2. The memory device of claim 1, wherein

the digital temperature sensor is further configured to

calibrate the sensed temperature code based on the code ratio based on the operation mode being an erase mode or a program mode, and

calibrate the sensed temperature code based on the code ratio and the offset based on the operation mode being a read mode.

3. The memory device of claim 1, wherein the offset includes a noise offset having a different value according to the operation mode of the memory cell array.

4. The memory device of claim 3, wherein

the noise offset includes

a first noise offset corresponding to an erase mode,

a second noise offset corresponding to a program mode, and

a third noise offset corresponding to a read mode, and

the third noise offset is larger than the first noise offset or the second noise offset.

5. The memory device of claim 1, wherein the digital temperature sensor is further configured to calibrate the sensed temperature code based on a user offset defined by a user.
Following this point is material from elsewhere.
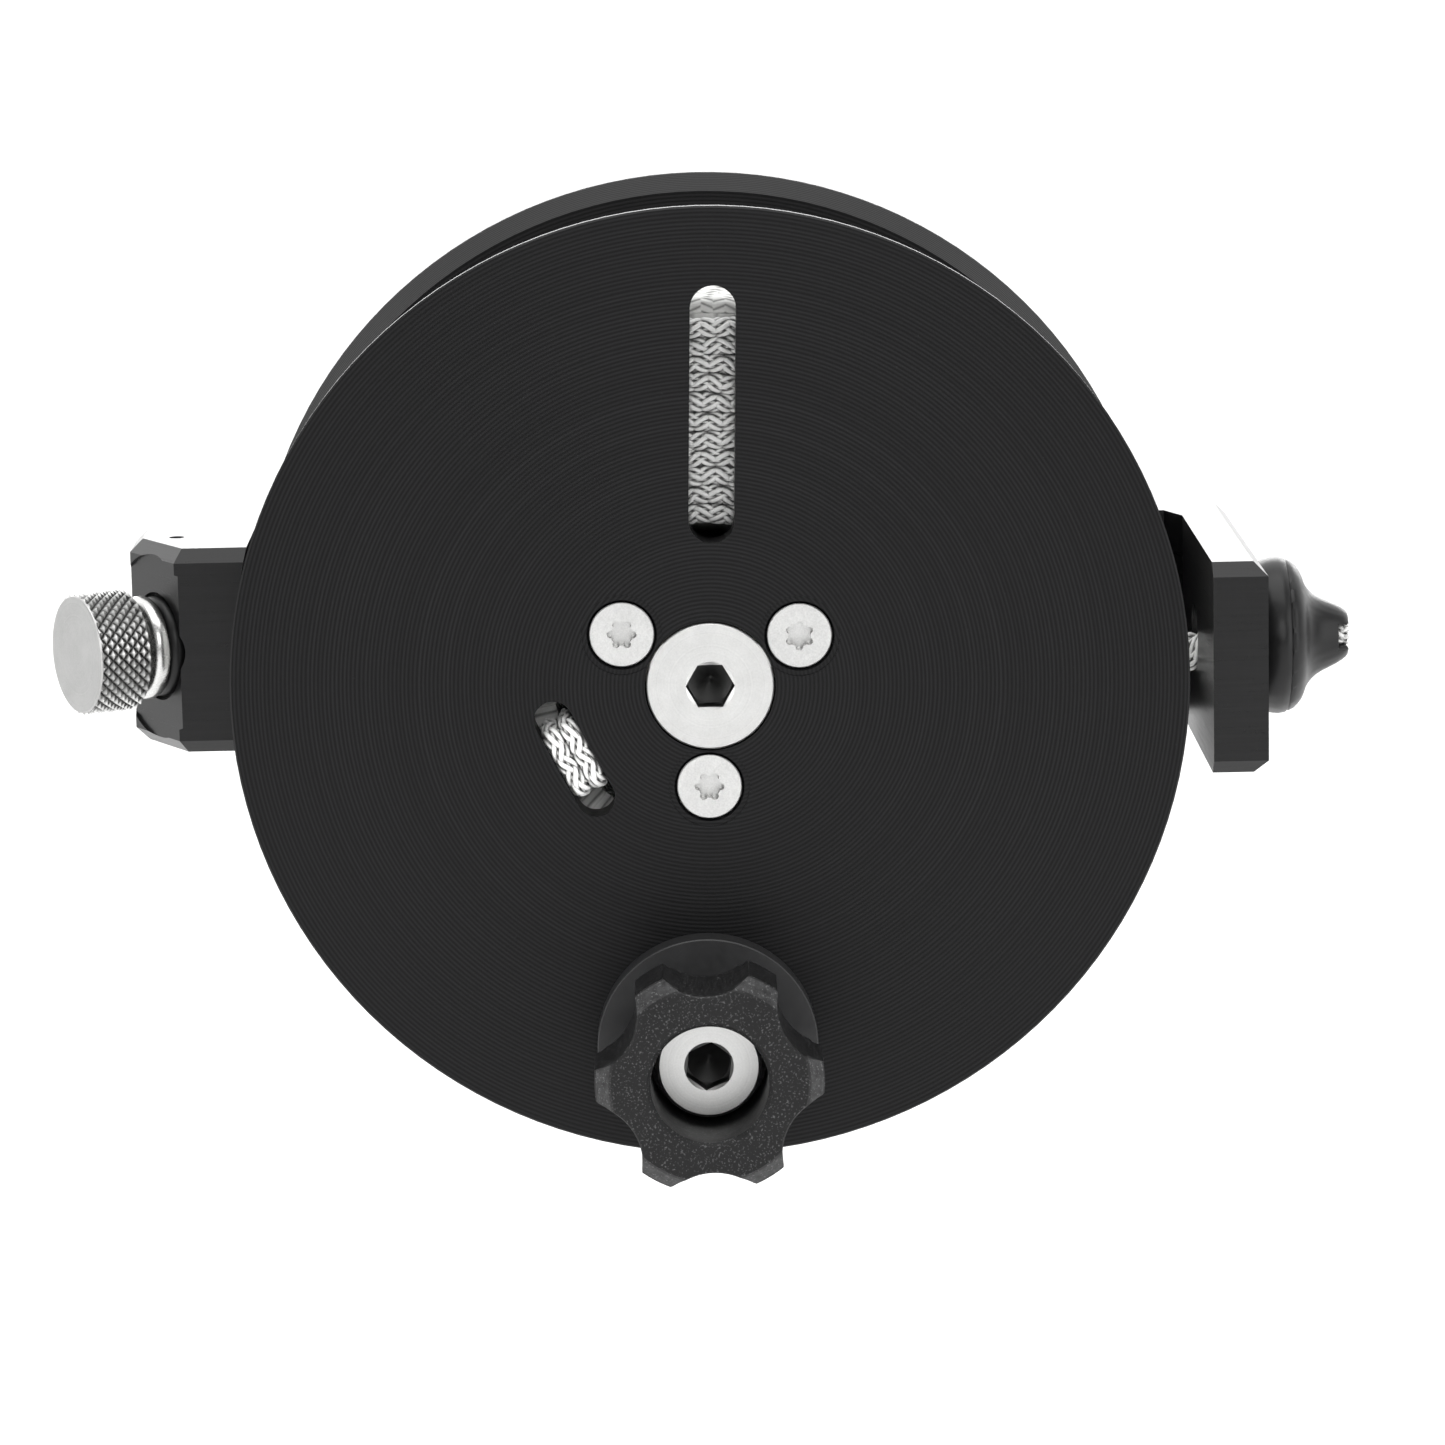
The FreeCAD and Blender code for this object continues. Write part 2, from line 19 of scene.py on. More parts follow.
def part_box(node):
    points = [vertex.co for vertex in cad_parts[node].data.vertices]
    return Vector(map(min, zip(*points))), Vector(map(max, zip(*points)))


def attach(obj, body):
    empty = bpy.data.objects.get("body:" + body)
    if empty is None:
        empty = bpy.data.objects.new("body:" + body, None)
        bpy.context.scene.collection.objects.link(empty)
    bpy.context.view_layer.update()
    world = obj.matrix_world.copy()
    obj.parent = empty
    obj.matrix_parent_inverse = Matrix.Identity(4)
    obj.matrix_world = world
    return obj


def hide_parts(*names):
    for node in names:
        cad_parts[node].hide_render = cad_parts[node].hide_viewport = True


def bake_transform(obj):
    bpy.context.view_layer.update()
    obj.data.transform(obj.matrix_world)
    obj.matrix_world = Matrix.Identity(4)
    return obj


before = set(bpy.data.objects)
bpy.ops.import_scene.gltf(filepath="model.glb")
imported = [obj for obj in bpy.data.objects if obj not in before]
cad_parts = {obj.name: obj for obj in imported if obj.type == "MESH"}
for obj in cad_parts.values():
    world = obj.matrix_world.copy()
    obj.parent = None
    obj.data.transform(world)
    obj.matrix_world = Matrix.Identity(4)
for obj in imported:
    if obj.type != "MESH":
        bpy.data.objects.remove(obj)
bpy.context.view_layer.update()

LOG = logging.getLogger("line_reel")
MM = 0.001
SHARP_ANGLE = math.radians(32)
SPOOL_TURN = math.radians(1.5)
FLANGE_FACE = -56.0
LINE_LEVEL = -33.0
FULL_TURN = 2 * math.pi

Ring = Callable[[float], tuple[float, float]]
Colour = tuple[float, float, float]


# Shader maths ----------------------------------------------------------------------------


class Signal:
    """One output of a node, which ordinary arithmetic extends with Math nodes."""

    def __init__(self, shader: "Shader", socket: bpy.types.NodeSocket) -> None:
        """Wrap an output socket.

        Args:
            shader: The node tree's builder.
            socket: The output that this signal reads.
        """
        self.shader = shader
        self.socket = socket

    def math(self, operation: str, *operands: "Signal | float") -> "Signal":
        """Add a Math node to the given operands, in order.

        Args:
            operation: The Math node's operation.
            operands: Up to three signals or numbers.

        Returns:
            The node's result.
        """
        inputs = dict(enumerate(operands))
        return self.shader.node("ShaderNodeMath", {"operation": operation}, inputs)

    def __add__(self, other: "Signal | float") -> "Signal":
        """Sum."""
        return self.math("ADD", self, other)

    __radd__ = __add__

    def __sub__(self, other: "Signal | float") -> "Signal":
        """Difference."""
        return self.math("SUBTRACT", self, other)

    def __rsub__(self, other: float) -> "Signal":
        """Difference from a number."""
        return self.math("SUBTRACT", other, self)

    def __mul__(self, other: "Signal | float") -> "Signal":
        """Product."""
        return self.math("MULTIPLY", self, other)

    __rmul__ = __mul__

    def __truediv__(self, other: "Signal | float") -> "Signal":
        """Quotient."""
        return self.math("DIVIDE", self, other)

    def sine(self) -> "Signal":
        """Sine of an angle in radians."""
        return self.math("SINE", self)

    def root(self) -> "Signal":
        """Square root."""
        return self.math("SQRT", self)

    def size(self) -> "Signal":
        """Absolute value."""
        return self.math("ABSOLUTE", self)

    def within(self, low: float, high: float) -> "Signal":
        """0 below low, 1 above high, and even between them."""
        node = {"data_type": "FLOAT", "clamp": True}
        return self.shader.node("ShaderNodeMapRange", node, {0: self, 1: low, 2: high})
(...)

6. The memory device of claim 1, wherein

the target full code corresponds to a difference between

a first target code corresponding to the first temperature, and

a second target code corresponding to the second temperature.

7. The memory device of claim 1, wherein

the digital temperature sensor is further configured to

generate a first value by applying the offset to the first temperature code, and

generate the code ratio by dividing the target full code by a difference between the second temperature code and the first value.

8. The memory device of claim 7, wherein

the digital temperature sensor is further configured to

generate a second value by subtracting the first temperature code from the sensed temperature code, and

generate the digital temperature code by multiplying the code ratio by the second value.

9. The memory device of claim 7, wherein

the digital temperature sensor is further configured to

generate a second value by subtracting the first value from the sensed temperature code, and

generate the digital temperature code by multiplying the code ratio by the second value.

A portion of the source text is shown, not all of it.